If you didn't realise already, Gears of War is a very bloody game, and the blood splattering sound effects that are introduced when grenades explode enemies entirely, or shotgun blasts force Locusts into multiple pieces are gratifying audio inventions that mould your believability in much the same way you become convinced by the militarised cover-based elements of gameplay. Even a relatively unused asset to your arsenal that is basically a revolver packs a meaty punch and provides fountains of blood in similar lashings of visceral entertainment that the gory gameplay guarantees. But above the blood spurting noises, is the evident soundtrack that reflects the strength in many areas throughout the game, and what you will hear is some amazing music that captures the right mood within the atmosphere created and dramatises action segments brilliantly to ensure your mind can't escape the hostile, apocalyptic universe of Gears of War.

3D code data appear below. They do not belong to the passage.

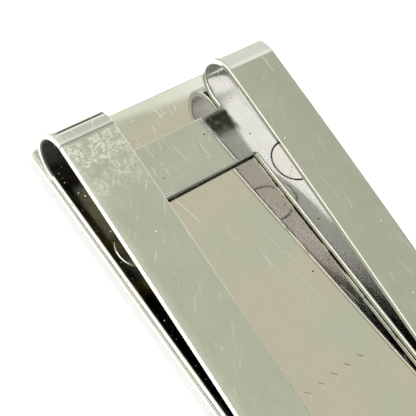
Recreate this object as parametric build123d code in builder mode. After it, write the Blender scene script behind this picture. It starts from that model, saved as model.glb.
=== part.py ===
from build123d import *

import os
from math import atan, cos, degrees, radians, sin

# Money clip: a thick rectangular plate with a one-piece spring clip riveted to its back.
#
# Frame: millimetres, the clip lies on its front face. X runs across the clip, +Y runs
# along it towards the folded loops, +Z points up from the plate to the clamping arms.
# The origin is under the middle of the clip, on the front face.

# Front plate
PLATE_WIDTH = 26.0
PLATE_LENGTH = 50.0
PLATE_THICKNESS = 2.3
PLATE_CORNER = 0.9
PLATE_BACK_EDGE = 0.22
PLATE_FRONT_EDGE = 0.6

# Plain punch marks on the plate's back, in one row across it
MARK_COUNT = 5
MARK_SIZE = 0.95
MARK_SPACING = 1.7
MARK_DEPTH = 0.12
MARK_PLACE = (-1.4, -7.6)

# Spring sheet: a flat frame of two legs and a crossbar lies on the plate, and two
# strips rise from the crossbar, fold over and come back down as the clamping arms
SHEET = 0.7
SHEET_EDGE = 0.2
SIDE_MARGIN = 0.3
LEG_WIDTH = 6.0
STRIP_WIDTH = 5.85
CROSSBAR_WIDTH = 6.0
CROSSBAR_DROP = 4.6
LEG_END_GAP = 4.0
LEG_END_CORNER = 0.6
WINDOW_CORNER = 0.3
TAB_CORNER = 0.4

# Side view of a folded strip, along its middle surface: it rises from the tab, turns
# back in two arcs, and runs on as an arm with a slight bow, a straight and a lip
ROOT_DROP = 3.57
RISE_RADIUS = 3.2
RISE_ANGLE = 38.3
TIP_RADIUS = 2.06
TIP_ANGLE = 60.0
CREST_RADIUS = 2.63
ARM_START_ANGLE = degrees(atan(0.088))
ARM_BOW_RADIUS = 800.0
ARM_BOW_LENGTH = 20.5
ARM_STRAIGHT_LENGTH = 16.4
ARM_WINDOW_LENGTH = 36.4
ARM_WINDOW_CORNER = 1.2
LIP_RADIUS = 6.0
LIP_ANGLE = 25.0
LIP_LENGTH = 1.8
LIP_CORNER = 1.2

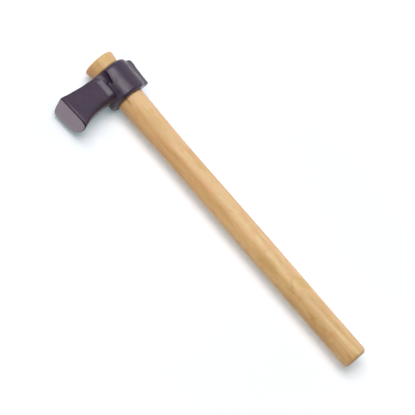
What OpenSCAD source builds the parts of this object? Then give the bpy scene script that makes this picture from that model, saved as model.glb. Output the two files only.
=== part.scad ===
// Farrier hammer: a forged steel head with one long striking block, a ring eye and a short poll,
// on a round wooden handle that slips in from the top of the tapered eye.
// The hammer lies on its side. X runs along the handle towards the grip, the striking face looks
// towards -Y, and +Z is up through the near cheek. The origin is under the middle of the hammer,
// on the surface that it lies on.

/* [Handle] */
// Length of the handle from the flared end to the grip end
handle_length = 397; // [340:1:460]
// Length of the flared end that stands proud of the eye
stub_proud = 13.4; // [8:0.2:18]
// Radius that the flared end gains over its proud length
stub_flare = 1.5; // [0.2:0.1:2]
// Radius of the rounded edge at the flared end
stub_round = 2; // [0.5:0.1:4]
// Diameter that the waist of the shaft lacks against the eye's lower mouth
waist_slack = 2.6; // [2:0.1:6]
// Distance from the middle of the eye to the waist of the shaft
waist_reach = 95; // [60:1:130]
// Diameter that the swell lacks against the eye's lower mouth, so that the head slides over it
swell_slack = 1.6; // [0.8:0.1:3]
// Distance from the grip end back to the swell
swell_back = 115; // [95:1:140]
// Diameter that the straight grip lacks against the eye's lower mouth
grip_slack = 2.3; // [1:0.1:5]
// Length of the straight grip, with its rounded edge
grip_length = 50; // [30:1:70]
// Radius of the rounded edge at the grip end
grip_round = 4; // [1:0.1:6]

/* [Ring and eye] */
// Outer diameter of the ring around the eye
ring_d = 43.6; // [41:0.2:50]
// Height of the ring along the handle
ring_height = 36; // [33:0.5:42]
// Radius of the ring's upper edge
ring_top_round = 4.5; // [1:0.2:6]
// Radius of the ring's lower edge
ring_bottom_round = 3; // [1:0.2:6]
// Diameter of the eye at its upper mouth
eye_top_d = 30.8; // [30:0.1:32]
// Diameter of the eye at its lower mouth
eye_bottom_d = 29.4; // [28:0.1:29.8]
// Radial room between the handle's tapered seat and the eye
seat_clearance = 0.1; // [0.05:0.01:0.3]

/* [Striking block] */
// Distance from the middle of the eye to the middle of the striking face
face_reach = 68.7; // [55:0.1:85]
// Amount by which the face comes back towards the eye for each millimetre down the handle
face_slant = 0.058; // [0:0.002:0.08]
// Thickness of the block between its cheeks, just behind the face
face_thickness = 31; // [28:0.2:36]
// Height of the block above the middle of the eye, just behind the face
face_rise = 19.8; // [18.2:0.1:23]
// Depth of the block below the middle of the eye, just behind the face
face_drop = 18.8; // [16:0.1:24]
// Radius of the face's upper corners
face_top_round = 2.4; // [1:0.1:5]
// Radius of the face's lower corner on the near cheek
face_near_round = 3.6; // [1:0.1:6]
// Radius of the face's lower corner on the far cheek, dressed well round
face_far_round = 19; // [6:0.5:22]
// Length of the dressed edge around the face
edge_length = 3; // [1:0.2:5]
// Depth of the dressed edge around the face
edge_depth = 1; // [0.4:0.1:1.5]

/* [Neck] */
// Distance from the middle of the eye to the slimmest part of the block
neck_reach = 33; // [28:0.5:40]
// Height of the neck above the middle of the eye
neck_rise = 17.4; // [15:0.1:17.8]
// Depth of the neck below the middle of the eye
neck_drop = 12.7; // [10:0.1:15]
// How late the block's underside swells on the way to the face, as a power of the way
drop_swell = 2.6; // [1:0.1:4]
// Thickness of the block at the neck
neck_thickness = 30.6; // [27:0.2:32]
// Radius of the neck's lower corner on the near cheek
neck_near_round = 6; // [3:0.5:9]
// Radius of the neck's lower corner on the far cheek
neck_far_round = 10; // [3:0.5:12]

/* [Shoulder] */
// Distance from the middle of the eye to the crest of the near cheek's shoulder
shoulder_reach = 21.2; // [21:0.2:25]
// Amount that the shoulder stands proud of the neck's near cheek
shoulder_proud = 1.9; // [0.2:0.1:2.4]
// Length of the near cheek's rise from the neck to the crest of the shoulder
shoulder_length = 5.4; // [3:0.2:7]
// Radius of the shoulder where it rolls down to the ring
shoulder_round = 5; // [4:0.2:8]

/* [Poll] */
// Amount that the flat of the poll stands proud of the ring at its upper end
poll_proud = 2.8; // [0.5:0.1:8]
// Amount by which the flat comes back towards the eye from its upper to its lower end
poll_slant = 1.6; // [0:0.1:4]
// Height of the poll above the middle of the eye
poll_rise = 13.4; // [8:0.2:15]
// Depth of the poll below the middle of the eye
poll_drop = 18.8; // [12:0.2:20]
// Width of the flat between its slopes
poll_flat = 20; // [10:0.5:24]
// Width of the poll's upper end where its slopes start
poll_top_width = 33; // [30:0.5:38]
// Width of the poll's lower end where its slopes start
poll_bottom_width = 34.8; // [30:0.1:38]
// Distance from the middle of the eye to where the slopes start at the poll's upper end
slope_top_reach = 17.4; // [14:0.2:20]
// Distance from the middle of the eye to where the slopes start at the poll's lower end
slope_bottom_reach = 13.6; // [12:0.2:18]
// Radius of the corners around the flat of the poll
poll_round = 3; // [1:0.5:4]

/* [Hidden] */
$fn = 96;

// Steps in each rounded corner of the block, and along each smooth stretch of an outline
corner_steps = 8;
outline_steps = 10;
// Stations from the neck to the face, and angles between stations on the shoulders
flare_stations = 12;
shoulder_steps = 5;
shoulder_turn = 80;
// Overrun that keeps a cut clear of the faces it passes through
overrun = 1;
// Angle around the eye at which the poll's sides start in the ring
poll_root_turn = 26;
// Share of the ring's radius at which the poll's sides start
poll_root_share = 0.985;

ring_r = ring_d / 2;
ring_half = ring_height / 2;
eye_top_r = eye_top_d / 2;
eye_bottom_r = eye_bottom_d / 2;
eye_slope = (eye_top_r - eye_bottom_r) / ring_height;

stub_end = -ring_half - stub_proud;
grip_end = stub_end + handle_length;
seat_top_r = eye_top_r - seat_clearance;
seat_bottom_r = eye_bottom_r - seat_clearance;
stub_r = seat_top_r + stub_flare;
waist_r = (eye_bottom_d - waist_slack) / 2;
swell_r = (eye_bottom_d - swell_slack) / 2;
grip_r = (eye_bottom_d - grip_slack) / 2;

face_half = face_thickness / 2;
neck_half = neck_thickness / 2;
poll_reach = ring_r + poll_proud;
poll_fall = poll_slant / (poll_rise + poll_drop);
poll_turn = atan(poll_fall);
// The face reaches furthest at its upper edge, and the poll at its upper round corner
face_furthest = face_reach + face_slant * (face_rise - edge_depth);
poll_furthest = poll_reach + poll_round * (1 - poll_fall - 1 / cos(poll_turn));
poll_side = poll_root_share * ring_r * cos(poll_root_turn);
poll_side_reach = poll_root_share * ring_r * sin(poll_root_turn);
root_reach = ring_r / 2;

// The middle of the eye in the part's own frame
eye_place = [
    -(stub_end + grip_end) / 2,
    (face_furthest - poll_furthest) / 2,
    ring_r
];

// A value that leaves a and reaches b without a kink, as t goes from 0 to 1
function ease(a, b, t) = a + (b - a) * t * t * (3 - 2 * t);
function between(a, b, t) = a + (b - a) * t;

// Points of an arc, from one angle to another
function arc(centre, radius, from, to, steps) = [
    for (i = [0 : steps])
        let (angle = between(from, to, i / steps))
            [centre[0] + radius * cos(angle), centre[1] + radius * sin(angle)]
];

// Points of a smooth stretch between two [distance, radius] stations, without the first
function stretch(a, b) = [
    for (i = [1 : outline_steps])
        [between(a[0], b[0], i / outline_steps), ease(a[1], b[1], i / outline_steps)]
];

// Outline of the block across its length, as [height, thickness] points from corner to corner
function section(rise, drop, half, near_proud, top_round, near_round, far_round) = let (
    near_half = half + near_proud
) concat(
    arc([drop - near_round, near_half - near_round], near_round, 0, 90, corner_steps),
    arc([top_round - rise, near_half - top_round], top_round, 90, 180, corner_steps),
    arc([top_round - rise, top_round - half], top_round, 180, 270, corner_steps),
    arc([drop - far_round, far_round - half], far_round, 270, 360, corner_steps)
);

// Section of the block at a given share of the way from the neck to the face
function flared(share, inset) = section(
    between(neck_rise, face_rise, share * share) - inset,
    between(neck_drop, face_drop, pow(share, drop_swell)) - inset,
    between(neck_half, face_half, share) - inset,
    0,
    face_top_round,
    between(neck_near_round, face_near_round, share),
    between(neck_far_round, face_far_round, share)
);

// Section of the neck, with a near cheek that stands proud by the given amount
function necked(proud) = section(
    neck_rise, neck_drop, neck_half, proud,
    face_top_round, neck_near_round, neck_far_round
);

// Closed skin over a list of loops of points, all with as many points
module skin(loops) {
    count = len(loops[0]);
    last = len(loops) - 1;
    sides = [
        for (i = [0 : last - 1])
            for (j = [0 : count - 1])
                let (a = i * count + j, b = i * count + (j + 1) % count)
                    each [[a, b + count, b], [a, a + count, b + count]]
    ];
    back = [[for (j = [0 : count - 1]) j]];
    front = [[for (j = [count - 1 : -1 : 0]) last * count + j]];
    polyhedron([for (loop = loops) each loop], concat(sides, back, front));
}

// Turns a shape made along Z so that it lies along the handle
module along_handle() {
    rotate([0, 90, 0])
        children();
}

module ring() {
    along_handle()
        rotate_extrude()
            polygon(concat(
                [[0, -ring_half], [0, ring_half]],
                arc([ring_r - ring_bottom_round, ring_half - ring_bottom_round],
                    ring_bottom_round, 90, 0, corner_steps),
                arc([ring_r - ring_top_round, ring_top_round - ring_half],
                    ring_top_round, 0, -90, corner_steps)
            ));
}

// Loop of an outline across the block, at a distance from the eye, and slanted as the face is
function across(reach, outline, slant = 0) = [for (p = outline) [p[0], slant * p[0] - reach, p[1]]];

module block() {
    root = [across(root_reach, necked(shoulder_proud - shoulder_round))];
    shoulders = [
        for (i = [shoulder_steps : -1 : 0])
            let (turn = shoulder_turn * i / shoulder_steps)
                across(
                    shoulder_reach - shoulder_round * sin(turn),
                    necked(shoulder_proud - shoulder_round * (1 - cos(turn)))
                )
    ];
    rise = [across(shoulder_reach + shoulder_length, necked(0))];
    flare = [
        for (i = [0 : flare_stations])
            let (share = i / flare_stations)
                across(
                    between(neck_reach, face_reach - edge_length, share),
                    flared(share, 0),
                    face_slant * share
                )
    ];
    edge = [across(face_reach, flared(1, edge_depth), face_slant)];
    skin(concat(root, shoulders, rise, flare, edge));
}

// Half of the poll's outline: from the ring's side over the slope's start to the middle of the flat
function poll_half(width, slope_reach, reach) =
    let (
        start = [width / 2, slope_reach],
        corner = [poll_flat / 2, reach],
        fall = atan2(corner[1] - start[1], start[0] - corner[0]),
        centre = corner - [poll_round * tan(fall / 2), poll_round]
    )
        concat(
            [[poll_side, 0], [poll_side, poll_side_reach], start],
            arc(centre, poll_round, 90 - fall, 90, corner_steps)
        );

// Loop around the whole poll, at a height along the handle
function poll_loop(height, half) = concat(
    [for (p = half) [height, p[1], p[0]]],
    [for (i = [len(half) - 1 : -1 : 0]) [height, half[i][1], -half[i][0]]]
);

// Outline of the poll from the side, with a slanted flat and round corners
module poll_side_view() {
    inner = poll_reach - poll_round / cos(poll_turn);
    upper = [poll_round - poll_rise, inner - poll_fall * poll_round];
    lower = [poll_drop - poll_round, inner - poll_slant + poll_fall * poll_round];
    polygon(concat(
        [[-poll_rise, 0]],
        arc(upper, poll_round, 180, 90 - poll_turn, corner_steps),
        arc(lower, poll_round, 90 - poll_turn, 0, corner_steps),
        [[poll_drop, 0]]
    ));
}

module poll() {
    intersection() {
        skin([
            poll_loop(
                poll_drop + overrun,
                poll_half(poll_bottom_width, slope_bottom_reach, poll_reach - poll_slant)
            ),
            poll_loop(
                -poll_rise - overrun,
                poll_half(poll_top_width, slope_top_reach, poll_reach)
            )
        ]);
        translate([0, 0, -ring_r])
            linear_extrude(ring_d)
                poll_side_view();
    }
}

module eye_bore() {
    along_handle()
        translate([0, 0, -ring_half - overrun])
            cylinder(
                h = ring_height + 2 * overrun,
                r1 = eye_top_r + eye_slope * overrun,
                r2 = eye_bottom_r - eye_slope * overrun
            );
}

module head() {
    color("#4b3e50")
        translate(eye_place)
            difference() {
                union() {
                    ring();
                    block();
                    poll();
                }
                eye_bore();
            }
}

module handle() {
    grip_start = grip_end - grip_length;
    shaft = concat(
        stretch([ring_half, seat_bottom_r], [waist_reach, waist_r]),
        stretch([waist_reach, waist_r], [grip_end - swell_back, swell_r]),
        stretch([grip_end - swell_back, swell_r], [grip_start, grip_r])
    );
    stub_edge = arc([stub_end + stub_round, stub_r - stub_round], stub_round, 180, 90, corner_steps);
    grip_edge = arc([grip_end - grip_round, grip_r - grip_round], grip_round, 90, 0, corner_steps);
    outline = concat(
        [[stub_end, 0]],
        stub_edge,
        [[-ring_half, seat_top_r], [ring_half, seat_bottom_r]],
        shaft,
        grip_edge,
        [[grip_end, 0]]
    );
    color("#d8b084")
        translate(eye_place)
            along_handle()
                rotate_extrude()
                    polygon([for (p = outline) [p[1], p[0]]]);
}

head();
handle();
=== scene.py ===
"""Farrier hammer lying on its side: a forged steel head with dark satin paint and a bare ground
striking face, on a turned hardwood handle that slips in from the top of a tapered ring eye.

Everything is in metres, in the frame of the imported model: X runs along the handle towards the grip
end, the striking face looks towards -Y, and Z is up through the cheek that faces up.
"""

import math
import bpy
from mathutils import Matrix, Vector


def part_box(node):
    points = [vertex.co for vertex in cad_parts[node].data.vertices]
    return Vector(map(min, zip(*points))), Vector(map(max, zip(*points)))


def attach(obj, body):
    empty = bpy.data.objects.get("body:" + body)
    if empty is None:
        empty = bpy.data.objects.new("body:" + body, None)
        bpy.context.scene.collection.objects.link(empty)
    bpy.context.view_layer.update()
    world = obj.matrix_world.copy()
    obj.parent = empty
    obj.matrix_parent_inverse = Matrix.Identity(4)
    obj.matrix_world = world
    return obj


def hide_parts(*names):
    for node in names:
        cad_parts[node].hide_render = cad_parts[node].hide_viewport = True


bl_info = {
    "name": "Farrier Hammer",
    "version": (1, 0, 0),
    "blender": (4, 5, 0),
    "location": "View3D > Sidebar > Hammer",
    "description": "A farrier hammer with a forged head and a wooden handle, on a studio floor",
    "category": "Add Mesh",
}

import bmesh
import bpy
from bpy.props import FloatProperty, FloatVectorProperty, PointerProperty
from bpy.types import Operator, Panel, PropertyGroup
from mathutils import Matrix, Vector, noise

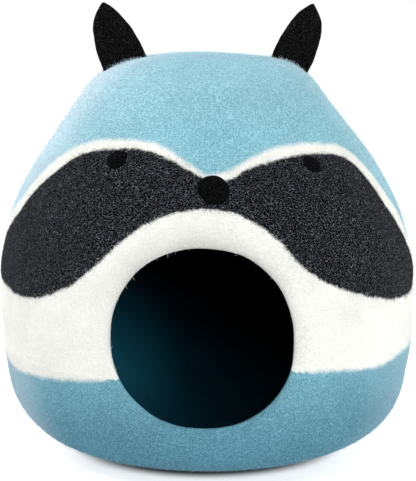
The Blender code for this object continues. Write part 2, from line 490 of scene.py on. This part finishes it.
def woolColour(tree, wool, cloud, level, settings):
    # A wool's colour from the depth of the grain, lightened and darkened a little in clouds
    gapStop, bodyStop, strandStop = settings["stops"]
    darkest, lightest = settings["clouds"]
    ramp = addNode(tree, "ShaderNodeValToRGB", {"Fac": level})
    stops = ramp.color_ramp.elements
    stops[0].position, stops[0].color = gapStop, linearColour(wool["gap"])
    stops[1].position, stops[1].color = strandStop, linearColour(wool["strand"])
    between = stops.new(bodyStop + wool.get("thin", 0))
    between.color = linearColour(wool["body"])
    tint = addNode(tree, "ShaderNodeMapRange", {
        "Value": cloud, "From Min": 0.3, "From Max": 0.7, "To Min": darkest, "To Max": lightest})
    tinted = addNode(tree, "ShaderNodeVectorMath", {
        0: ramp.outputs["Color"], "Scale": tint.outputs["Result"]}, operation="SCALE")
    return tinted.outputs["Vector"]


def edgeShare(tree, place, name, settings):
    # 1 inside a felted-in colour and 0 outside, with a wandering and hairy edge
    soft, hairs = face[name]
    distance = addNode(tree, "ShaderNodeAttribute", attribute_name=name)
    moved = distance.outputs["Fac"]
    for size, reach, seed in ((settings["edgeWaveSize"], settings["edgeWave"], 3.1),
                              (settings["edgeFibreSize"], hairs, 7.7)):
        shifted = addNode(tree, "ShaderNodeVectorMath", {0: place, 1: (seed, seed, seed)},
                          operation="ADD")
        wander = addNode(tree, "ShaderNodeTexNoise", {
            "Vector": shifted.outputs["Vector"], "Scale": 1 / size, "Detail": 1.0})
        push = addNode(tree, "ShaderNodeMapRange", {
            "Value": wander.outputs["Fac"], "From Min": 0.25, "From Max": 0.75,
            "To Min": -reach, "To Max": reach}, clamp=False)
        total = addNode(tree, "ShaderNodeMath", {0: moved, 1: push.outputs["Result"]},
                        operation="ADD")
        moved = total.outputs[0]
    share = addNode(tree, "ShaderNodeMapRange", {
        "Value": moved, "From Min": -soft, "From Max": soft,
        "To Min": 1.0, "To Max": 0.0}, interpolation_type="SMOOTHSTEP")
    return share.outputs["Result"]


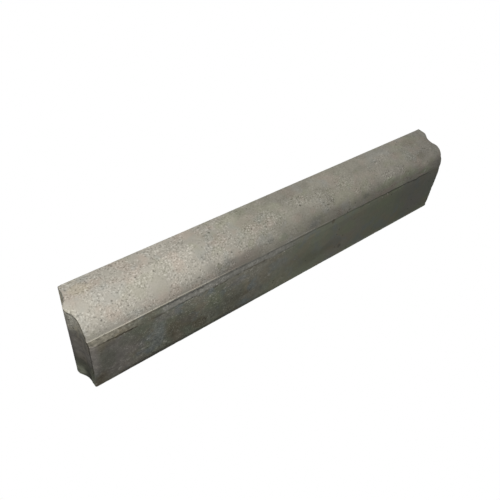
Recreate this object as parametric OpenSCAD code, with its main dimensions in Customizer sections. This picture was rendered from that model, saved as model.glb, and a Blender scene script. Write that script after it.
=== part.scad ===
// Precast concrete kerb stone with a rounded front edge and tongue and groove ends.
// The kerb lies along X. Its front, the carriageway side, faces -Y, and Z = 0 is its bed.

/* [Block] */
// Laying length, from shoulder to shoulder
laying_length = 1000; // [400:10:1200]
// Width of the block, front to back
block_width = 100; // [90:1:160]
// Height of the block, bed to top
block_height = 200; // [170:5:300]

/* [Front edge] */
// Radius of the rounded front edge
edge_radius = 60; // [30:1:80]
// Angle that the rounded edge turns through before it ends in a lip
edge_sweep = 88; // [60:1:90]
// How far a full quarter turn of the rounded edge would stay back from the front face
edge_setback = 2; // [1:0.5:5]
// Height of the sloping strip between the lip and the front face
strip_height = 21; // [5:1:30]

/* [End joint] */
// How far the tongue stands out of its end
tongue_depth = 12; // [6:0.5:16]
// Width of the tongue where it leaves the shoulders
tongue_width = 68; // [56:1:82]
// Radius of the tongue's nose
nose_radius = 17; // [12:0.5:21]
// Room left around the tongue in the groove of the next kerb
joint_clearance = 1; // [0.5:0.5:3]
// How much deeper the groove is than the tongue and its clearance
nose_gap = 3; // [0:0.5:5]

/* [Hidden] */
$fn = 96;

// Length by which a cut runs past the faces that it goes through
overrun = 10;
// Overlap of arcs that meet, so that they cross instead of only grazing each other
arc_overlap = 0.02;
// The origin is the middle of the bed, under the block and its tongue together
tongue_shoulder_x = (tongue_depth - laying_length) / 2;
groove_shoulder_x = tongue_shoulder_x + laying_length;
front_y = -block_width / 2;
// Axis of the rounded edge, and the lip where its arc ends
edge_y = front_y + edge_setback + edge_radius;
edge_z = block_height - edge_radius;
lip_y = edge_y - edge_radius * sin(edge_sweep);
lip_z = edge_z + edge_radius * cos(edge_sweep);

// Cross-section of the block, drawn with Y across and Z up
module block_section() {
    difference() {
        translate([front_y, 0])
            square([block_width, block_height]);
        // Corner that the rounded edge leaves off above the lip
        difference() {
            translate([front_y - overrun, lip_z])
                square([edge_y - front_y + overrun, block_height - lip_z + overrun]);
            translate([edge_y, edge_z])
                circle(r = edge_radius);
        }
        // Wedge between the lip and the front face
        polygon([
            [lip_y, lip_z],
            [front_y, lip_z - strip_height],
            [front_y - overrun, lip_z - strip_height],
            [front_y - overrun, lip_z],
        ]);
    }
}

// Straight length of the block, from one X to another
module section_bar(from_x, to_x) {
    translate([from_x, 0, 0])
        rotate([90, 0, 90])
            linear_extrude(height = to_x - from_x)
                block_section();
}

// Plan of a tongue that points to -X from shoulders at X = 0: a round nose that runs into the
// shoulders through two arcs, each tangent to the nose and to its shoulder
module tongue_plan(depth, width, nose) {
    half = width / 2;
    // Distance between the centre of the nose and that of an arc that touches it
    centres = (pow(depth, 2) + pow(half, 2)) / (2 * depth);
    arc = centres - nose;
    // Point where the nose runs into the arc
    touch_x = nose - depth - nose * (centres - depth) / centres;
    touch_y = nose * half / centres;
    difference() {
        polygon([
            [nose, -half],
            [0, -half],
            [touch_x, -touch_y],
            [touch_x, touch_y],
            [0, half],
            [nose, half],
        ]);
        for (side = [-1, 1])
            translate([arc_overlap - arc, side * half])
                circle(r = arc);
    }
    translate([nose - depth, 0])
        circle(r = nose);
}

// Upright prism of a tongue's plan, taller than the block, with its shoulders at an X
module tongue_prism(shoulder_x, depth, width, nose) {
    translate([shoulder_x, 0, -overrun])
        linear_extrude(height = block_height + 2 * overrun)
            tongue_plan(depth, width, nose);
}

// The whole kerb, which is one casting
module kerb_stone() {
    color("#8f8b80")
        difference() {
            union() {
                section_bar(tongue_shoulder_x, groove_shoulder_x);
                // The tongue has the block's own section, so it follows the rounded edge
                intersection() {
                    section_bar(
                        tongue_shoulder_x - tongue_depth - overrun,
                        tongue_shoulder_x + nose_radius
                    );
                    tongue_prism(tongue_shoulder_x, tongue_depth, tongue_width, nose_radius);
                }
            }
            // The groove takes the next kerb's tongue with room around it
            tongue_prism(
                groove_shoulder_x,
                tongue_depth + joint_clearance + nose_gap,
                tongue_width + 2 * joint_clearance,
                nose_radius + joint_clearance
            );
        }
}

kerb_stone();
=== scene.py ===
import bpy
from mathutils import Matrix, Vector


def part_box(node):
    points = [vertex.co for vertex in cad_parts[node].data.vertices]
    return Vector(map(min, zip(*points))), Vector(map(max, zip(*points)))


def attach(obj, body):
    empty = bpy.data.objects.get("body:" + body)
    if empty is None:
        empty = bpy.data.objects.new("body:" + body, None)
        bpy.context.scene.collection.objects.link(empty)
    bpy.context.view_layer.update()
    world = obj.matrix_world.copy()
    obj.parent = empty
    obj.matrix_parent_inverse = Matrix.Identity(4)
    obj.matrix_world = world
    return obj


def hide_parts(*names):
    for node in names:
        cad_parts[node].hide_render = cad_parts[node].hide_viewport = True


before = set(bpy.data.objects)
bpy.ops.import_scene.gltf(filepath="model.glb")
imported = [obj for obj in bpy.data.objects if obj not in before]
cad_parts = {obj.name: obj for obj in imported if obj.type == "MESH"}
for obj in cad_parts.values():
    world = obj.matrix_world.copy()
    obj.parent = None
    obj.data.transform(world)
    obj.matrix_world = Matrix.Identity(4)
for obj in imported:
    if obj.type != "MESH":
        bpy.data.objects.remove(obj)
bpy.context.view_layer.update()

import math

import bpy
from bpy.props import FloatProperty, FloatVectorProperty, PointerProperty
from mathutils import Vector
from mathutils.geometry import delaunay_2d_cdt

bl_info = {
    "name": "Concrete kerb stone",
    "version": (1, 0, 0),
    "blender": (4, 5, 0),
    "location": "View3D > Sidebar > Kerb",
    "description": "Casts a tongue and groove kerb stone in weathered concrete and sets it on a plain floor",
    "category": "Object",
}

NODE = "kerb_stone"
BODY = "root"
LOW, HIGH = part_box(NODE)
MM = 0.001
WHITE = (1.0, 1.0, 1.0, 1.0)


# ---------------------------------------------------------------------------------------------
# Node fields: numbers that vary over a surface, written as sums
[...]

There are 5 acts which will take you approximately 7 hours to complete, and while the ending is more frustrating than you'd hope thanks to a very difficult boss that is overly demanding in single player mode, and a couple of awkward moments occur because of the health system and grenade tossing, these noticeable flaws are mostly trivial in a game that raised the bar for cover-based shooting and technically advanced graphics. The solid action is mixed up with some classic segments of gameplay that thrive off the sci-fi setting where possibilities to draw upon are endless, and having a few team-mates that are capable of looking after themselves as you battle many mean-looking Locusts is a great way of enforcing the tactical style of gunplay. The strong audio and killer sound effects complete the backbone of this great third-person shooter, and despite some frustrations, Gears of War proved an outstanding technical achievement for the time and will leave you with high expectations in the following sequels that will undoubtedly improve on the bases of this exciting game.
Story - 3/5
Characters - 3/5
Gameplay - 4/5
Graphics - 4/5
Sound - 5/5
Controls - 4/5
Atmosphere - 3/5
Enemy AI - 3/5
Length - 2/5
Replay Value - 3/5
OVERALL SUMMARY - 8.5/10
Good Points: Solid cover-based shooting action, Standard assault rifle has a chainsaw bayonet, Squad mates are intelligent and worth having by your side, Impressive graphics for the time, Exciting soundtrack, Satisfying blood splattering sound effects, Good variety of environments open up some tense and creative set pieces, Mean-looking enemies that put up a tough fight.
Bad Points: Grenades aren't easy to aim and leave you vulnerable, Frustrating last boss fight, Pointless squad commands.